Other options which may be open to you
  1. Don’t sell to countries outside the UK but in the EU
    Some people have indicated they may do this (in reality, they hardly sell anything to other EU countries outside the UK), whereas others have
    suggested that this contravenes EU anti-competitive legislation. We don’t know the answer to this – perhaps check with your accountant.

    NB To not allow sales to any country (you can use this for countries with suspect payment histories as well), in the Delivery section of the Site Settings, E-commerce tab, simply create a new Delivery Region with those countries in, but don’t create or assign a delivery method to that region – it should then look like this:
    delivery-charges
     
  2. Manually send the digital file.
    If you manually email send the file to the customer rather than the Insight system automatically delivery it to them, then it doesn’t come under the new legislation.

    NB Many email systems don’t send or accept large files – or emails with large attachments may get them marked as spam and never get through to the recipient. So, use a service like www.wetransfer.com which allows you to upload an transfer files up to 2Gb at a time for free.
     
  3. Physically send the file on a CD.
    Even more of a pain, but again, this gets round the new legislation.
     

1st January 2015? Really?!

Yes, but don’t panic, it’s not quite that bad...
The EU VAT Action Group (a pressure group) recently met with HMRC and a statement was released re the date of the changes.

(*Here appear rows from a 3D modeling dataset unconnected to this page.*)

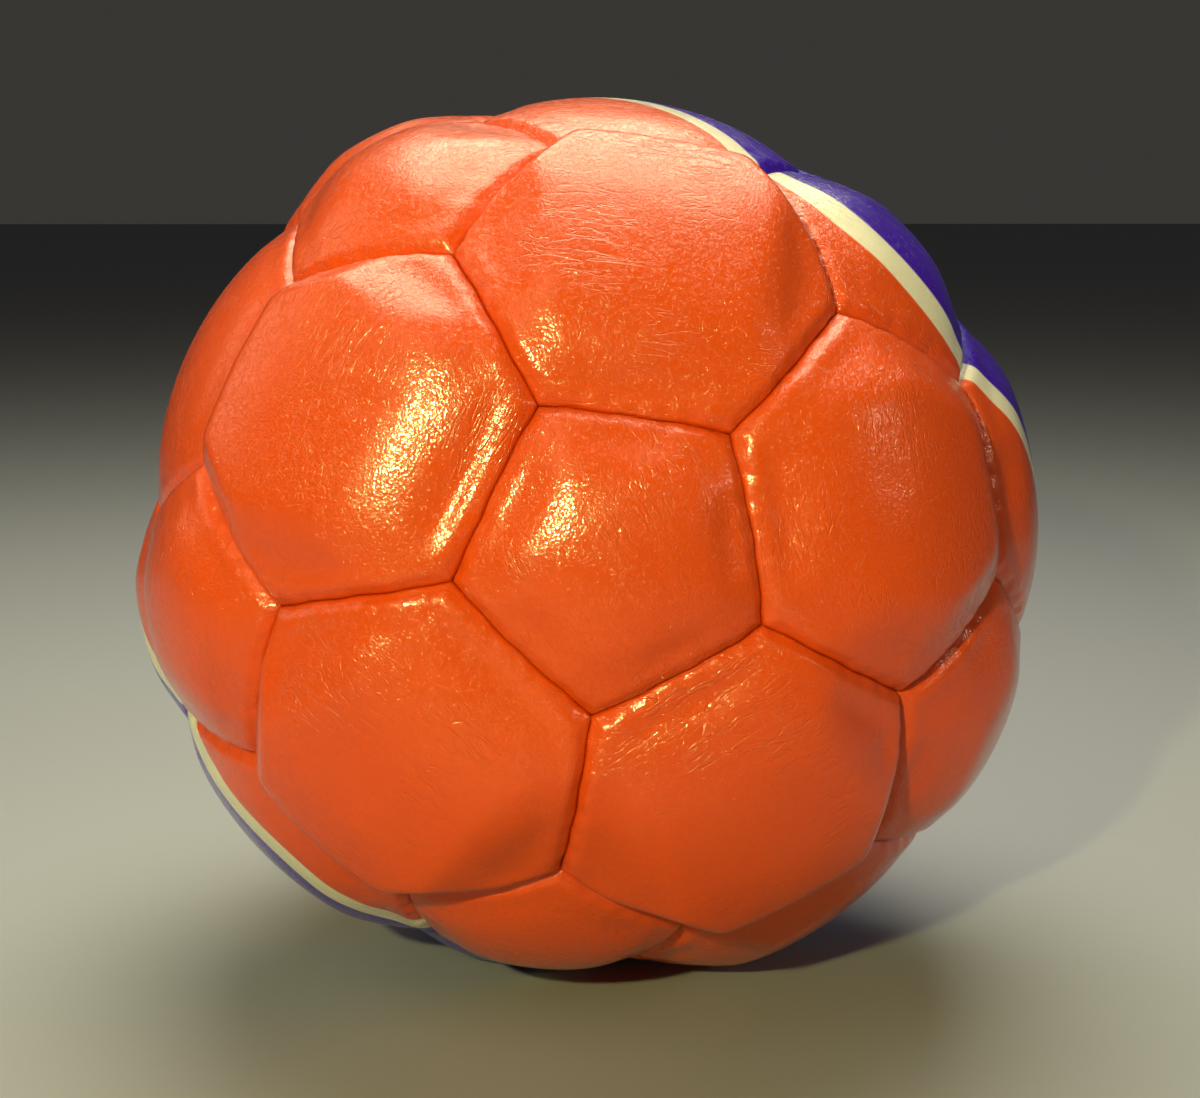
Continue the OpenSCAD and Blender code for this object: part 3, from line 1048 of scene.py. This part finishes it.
throat = math.sqrt(BAG_R**2 - (NECK_R + 3) ** 2)
profile = [(0, -BAG_R + 0.4)] + arc(BAG_R - 0.3, -87, 72, 44)
profile += [(NECK_R + 3.2, throat), (NECK_R + 0.9, throat + 3.2)]
profile += [(NECK_R - 0.1, TIE_Z - 2.2), (NECK_R - 0.25, TIE_Z), (NECK_R - 0.1, TIE_Z + 2.2)]
profile += [(NECK_R + 2, TIE_Z + 5), (NECK_R + 4.6, BAG_TOP - 3), (FRILL_R, BAG_TOP - 0.2)]
profile += [(FRILL_R - 0.9, BAG_TOP), (NECK_R + 3.6, BAG_TOP - 3)]
profile += [(NECK_R + 0.5, TIE_Z + 5.4), (1.5, TIE_Z + 3.6), (0, TIE_Z + 3.4)]
outer_points, outer_faces = revolved(profile, 170, gathered)
outer_faces = outward(outer_faces, outer_points - CENTRE)
hollow = [(0, -SAND_R - 0.05)] + arc(SAND_R + 0.05, -87, 87, 40) + [(0, SAND_R + 0.05)]
hollow_points, hollow_faces = revolved(hollow, 96)
hollow_faces = [f[::-1] for f in outward(hollow_faces, hollow_points - CENTRE)]
canvas = cloth_material("canvas", (0.60, 0.53, 0.40), (0.36, 0.30, 0.21), 1.2)
parts = joined([(outer_points, outer_faces), (hollow_points, hollow_faces)])
piece = mesh_object("weight_bag_canvas", *parts)
finish_piece(piece, canvas, "canvas", "weight_bag")


def packed(points):
    return points - 0.35 * unit(points) * (1 + noise(points, 4, 21))[:, None] * 0.5


heap = [(0, -SAND_R)] + arc(SAND_R, -87, 87, 60) + [(0, SAND_R)]
turned_piece("sand_fill", heap, 110, packed, sand_material(), "sand", "sand")

# two strands laid round each other, drawn tight about the neck
TWISTS = 16
steps = np.arange(TWISTS * 12)
turn = steps / len(steps) * 2 * math.pi
twist = steps / 12 * 2 * math.pi
strands = []
for start in (0, math.pi):
    radius = TIE_R + TIE_THICK * 0.25 * np.cos(twist + start)
    height = TIE_Z + TIE_THICK * 0.25 * np.sin(twist + start)
    path = np.stack([radius * np.cos(turn), radius * np.sin(turn), height], 1) + CENTRE
    strands.append(tube(path, TIE_THICK * 0.25, 8, True))
piece = mesh_object("twine_tie", *joined(strands))
finish_piece(piece, thread_material("twine", (0.42, 0.28, 0.14)), "twine", "bag_tie")


# ---------------------------------------------------------------- floor, light and camera
def area_light(name, azimuth, elevation, distance, size, power, colour, shape="DISK"):
    """An area light that points at the ball's centre; distance and size in metres."""
    data = bpy.data.lights.new(name, "AREA")
    data.shape = shape
    data.size = size
    data.energy = power
    data.color = colour
    lamp = bpy.data.objects.new(name, data)
    bpy.context.scene.collection.objects.link(lamp)
    way = Vector(heading(azimuth, elevation))
    lamp.location = Vector(CENTRE * MM) + way * distance
    lamp.rotation_euler = (-way).to_track_quat("-Z", "Y").to_euler()
    return lamp


FLOOR_Z = -0.0002       # in metres: a hair below the ball, so that the two don't share a plane
floor_mesh = bpy.data.meshes.new("floor")
corners = [(x, y, FLOOR_Z) for x, y in ((-6, -6), (6, -6), (6, 6), (-6, 6))]
floor_mesh.from_pydata(corners, [], [(0, 1, 2, 3)])
floor = bpy.data.objects.new("floor", floor_mesh)
bpy.context.scene.collection.objects.link(floor)
plain = Nodes("pale_floor")
floor_mesh.materials.append(plain.principled(Base_Color=(0.27, 0.281, 0.36), Roughness=0.7))

world = bpy.data.worlds.new("studio")
bpy.context.scene.world = world
world.use_nodes = True
world.node_tree.nodes["Background"].inputs["Color"].default_value = (0.90, 0.84, 0.76, 1)
world.node_tree.nodes["Background"].inputs["Strength"].default_value = 0.045

# a gloss lamp shows in reflections only, which makes the highlights strong for their shading
area_light("key", -17, 21, 1.1, 0.040, 8.5, (1.0, 0.93, 0.30))
area_light("key_gloss", -17, 21, 1.1, 0.040, 9.0, (1.0, 0.93, 0.30)).visible_diffuse = False
area_light("front", -30, 46, 1.2, 0.6, 1.3, (1.0, 0.92, 0.50))
area_light("overhead", 180, 72, 0.8, 0.70, 9, (1.0, 0.95, 0.64), "SQUARE")
area_light("overhead_gloss", 180, 72, 0.8, 0.70, 26, (1.0, 0.97, 0.70), "SQUARE").visible_diffuse = False
area_light("left", -100, 30, 1.2, 0.7, 1.6, (1.0, 0.94, 0.60))
area_light("left_gloss", -100, 30, 1.2, 0.7, 4.0, (1.0, 0.94, 0.60)).visible_diffuse = False
area_light("side", 66, 20, 1.3, 0.20, 1.3, (1.0, 0.92, 0.62))

CAMERA_ELEVATION = 10
CAMERA_DISTANCE = 0.596
camera_data = bpy.data.cameras.new("camera")
camera_data.lens = 66
camera_data.sensor_width = 36
camera = bpy.data.objects.new("camera", camera_data)
bpy.context.scene.collection.objects.link(camera)
camera.location = Vector(CENTRE * MM) + Vector(heading(0, CAMERA_ELEVATION)) * CAMERA_DISTANCE
aim = Vector(CENTRE * MM) + Vector((0.0054, 0, -0.0033))
camera.rotation_euler = (aim - camera.location).to_track_quat("-Z", "Y").to_euler()
bpy.context.scene.camera = camera
bpy.context.scene.view_settings.view_transform = "Standard"
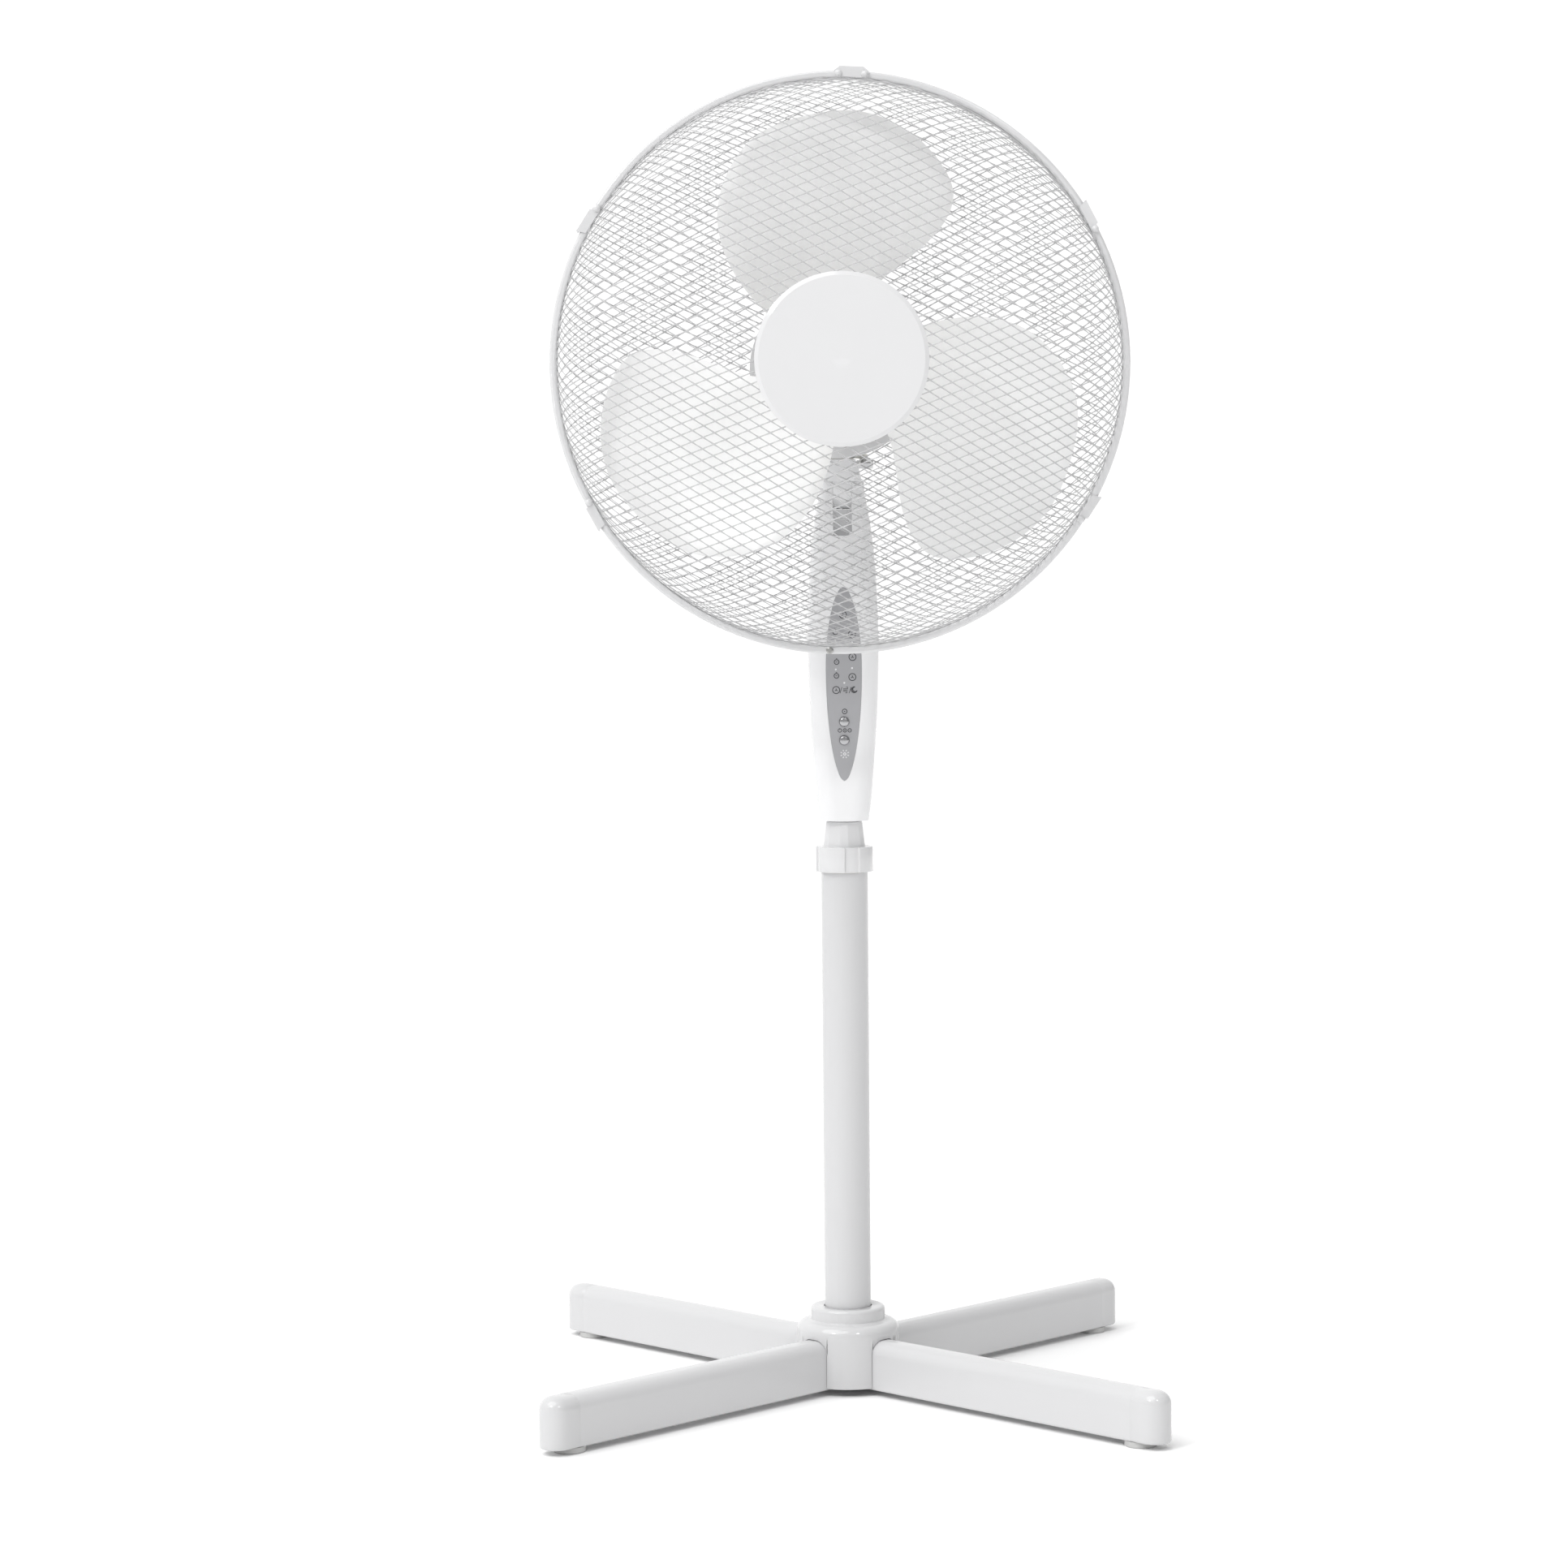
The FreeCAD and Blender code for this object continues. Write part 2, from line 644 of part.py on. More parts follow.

The following is from a page on their site entitled (appropriately)...
How Not To Let EU VAT Ruin Your Christmas – Or Your Business
http://euvataction.org/2014/12/20/update-how-not-to-let-eu-vat-ruin-your-christmas-or-your-business/
“It is clear that the EU-wide VAT changes will go ahead on 1st January 2015. However, HMRC does recognise the difficulties that these changes will cause for many small businesses. They are listening.

Following discussions, HMRC assures us that during the first few months they will be applying a light touch on implementation, whilst actively supporting businesses who want to comply.

HMRC will be working with us (and you) to help small businesses to find workable solutions over the coming months:
– To enable the collection of the required two pieces of data for proof of place of supply, by clarifying and confirming types and sources of data; and

– The application of the correct EU VAT rate, to enable small businesses to meet tax accounting obligations, as well as consumer rights legislation.

They will also continue to work with other EU Member States to find solutions for the issues that have been raised.”
 

Update 6/1/2015


There's a very helpful update worth reading in this post here on euvataction.org following further meetings with HMRC, but the bones of it are as follows:

Basically, there's been a small reprieve re the timing of the country data recording requirement.

Previously, two pieces of separate country data were required to be recorded:

These can be e.g:
a) Customer-supplied country info in the order or customer profile.
b) Information from the payment service provider re customer card country.

Right now, HMRC are saying they're happy that you base your VAT return on just the latter until June.

Currently, this can be accessed manually by exporting transaction data from the Sage Pay admin control panel – we've checked on our own Sage Pay account. In 99.9% of cases, the recorded customer country in the order of customer profile will match the one of the card address, so you can still create your VAT return from the order reports in ChurchInsight.

The good news is, even when June comes, you'll already be able to export the customer-supplied country data from the store order data (via the Query tab). Theoretically, the two pieces of country data should be compared and if any instance doesn't match up (two different countries) then this should be queried with the customer.